JONES: From the moment I read Mark’s script, I knew ’68 was something I wanted to be a part of. Mark’s concept was unlike any other zombie story I had ever read. In an industry overrun with zombie tales, Mark takes the zombie genre somewhere no one else ever has. After reading the script, I knew Jay would be perfect for ’68. He has an amazing eye for horror.
FOTOS: We all instantly clicked. Nat and I had been working together for years prior, and when we teamed up with Mark, we all knew we would be working together for years to come. It’s great to find guys on a creative level that all mesh together so well. It makes what we do more fun and keeps us energized.
FANG: There have been epic films about the Vietnam War, such as APOCALYPSE NOW and PLATOON. Mark, how did you know bringing the zombie genre along would capture a metaphor for the heart of darkness, which is a major theme in the story? Nat, was it difficult to illustrate both sides of war and horror? Jay, how did you color the panels knowing half the story is about war, and the other half is horror?
KIDWELL: Zombies are basically the darker side of us. Their cannibalistic nature is merely a commentary on our constant, rabid consumerism, and their rotted state is a deep nod toward our society’s social and moral decay. It’s like staring into a shrouded mirror and seeing something familiar, yet twisted (and hungry) peering back. The Vietnam War backdrop adds to that because our soldiers were already facing not only a vicious, relentless enemy, but also the moral testing of their own souls. It’s an interesting juxtaposition to pit the all-too real horrors of war against those of the supernatural. The readers will get to be the judges of what is more appalling.

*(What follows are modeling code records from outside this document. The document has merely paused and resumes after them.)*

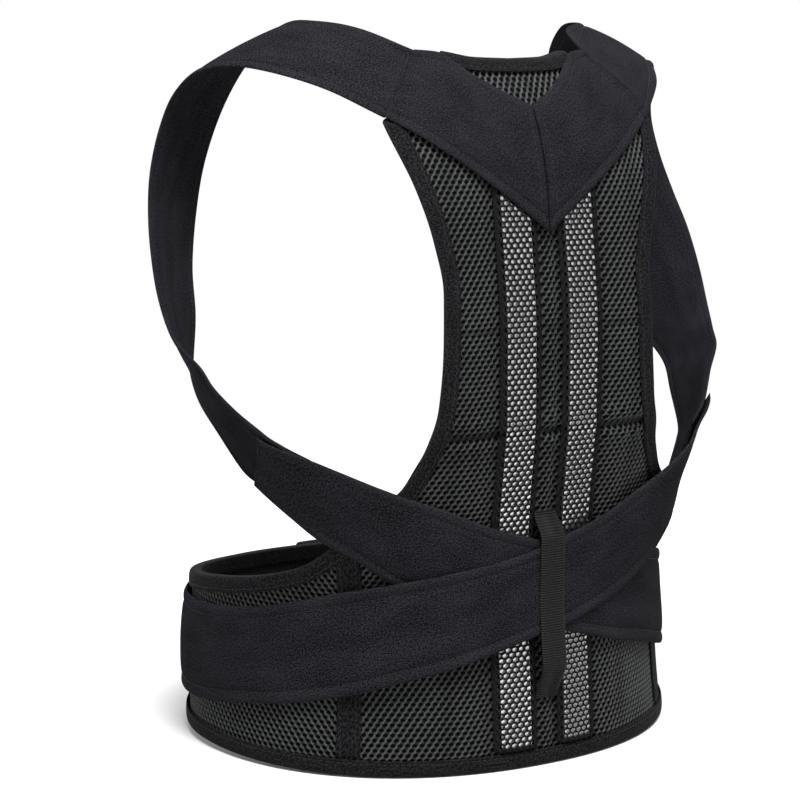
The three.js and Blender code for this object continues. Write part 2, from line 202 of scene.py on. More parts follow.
class BraceStudio(bpy.types.PropertyGroup):
    turn: number("Camera turn", "Angle round the object", math.radians(31.7), "ROTATION")
    rise: number("Camera rise", "Angle above the level", math.radians(8.7), "ROTATION")
    eye: FloatVectorProperty(name="Camera place", description="Where the camera stands", size=3,
                             default=(-.7534, -1.1686, -.0154), subtype="TRANSLATION", unit="LENGTH")
    lens: number("Lens", "Focal length in millimetres", 103.77)
    key_power: number("Key light", "Power of the key light", 120, "POWER")
    rim_power: number("Rim light", "Power of the light behind", 8, "POWER")
    sky: number("Sky", "Strength of the even light all round", 1.0)


def read(table, key, at, column):
    """A column of a table at a place between its rows, without overshoot."""
    keys, values = table[key], table[column]
    last = len(keys) - 1
    if at <= keys[0]:
        return values[0]
    if at >= keys[last]:
        return values[last]
    row = bisect_right(keys, at) - 1

    def rise(k):
        return (values[k + 1] - values[k]) / (keys[k + 1] - keys[k])

    def slope(k):
        if k in (0, last):
            return rise(min(k, last - 1))
        before, after = rise(k - 1), rise(k)
        return 0 if before * after <= 0 else 2 * before * after / (before + after)

    span = keys[row + 1] - keys[row]
    s = (at - keys[row]) / span
    start = values[row] * (1 + 2 * s) * (1 - s) ** 2 + span * slope(row) * s * (1 - s) ** 2
    return start + values[row + 1] * s * s * (3 - 2 * s) + span * slope(row + 1) * s * s * (s - 1)


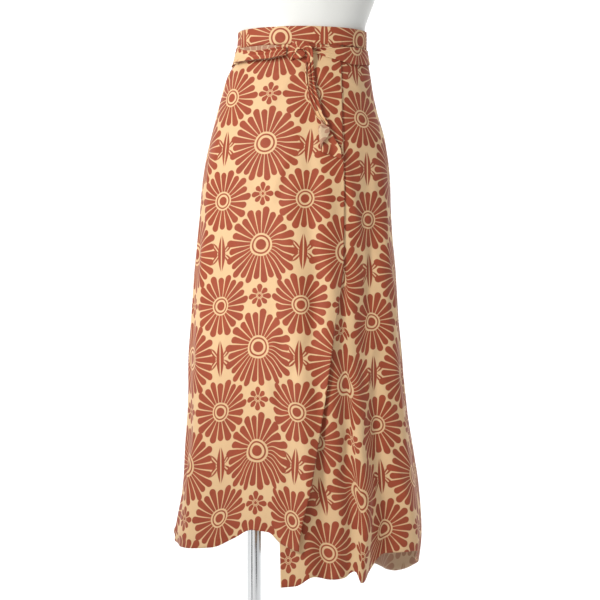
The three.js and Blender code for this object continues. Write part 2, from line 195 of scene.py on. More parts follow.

JONES: No, it wasn’t difficult to illustrate both sides-nothing is more horrific than war.
FOTOS: I lean more toward a creepy tone with colors, but with the new series, I brought in “more color” to make things contrast a little sharper. ’68 is mostly set in the jungles of Vietnam, so we have a lot of greens, even more so with the military involved, so the blood reds really pop! But that’s not all that I do; I handle all the graphics, lettering and production to make sure we have a top-shelf product from cover to cover on all levels.
FANG: ’68 has lush jungle settings and military jargon spoken by the soldiers. How much research did you do?
KIDWELL: Tons! Like most people, we all had a smattering of Vietnam knowledge. We’ve seen all the movies. But, as we discovered, there’s a lot to that period of time. And ’68 focuses not only on the war, but the latter half of the decade itself, so we researched everything from military history to flower power. It was a concentrated group effort, with everyone involved working hard to bring mountains of interesting, obscure tidbits to the series. We even added an editorial page entitled “Incoming” that follows up every issue, sharing factual knowledge that we used to base the fictional action in ’68 on. We hold ourselves to a high standard in creating a living, breathing, realistic world for our zombie apocalypse. Then, after all the hard work is on the page, we get to burn it all down.
JONES: I look up reference for almost every page of art. The Vietnam era was so well-documented and you have to stay true to that. It is integral that we create an authentic setting to properly set the tone in the story.
FOTOS: Nat and I work pretty closely on the look of everything, and make sure to stay true to the historical elements.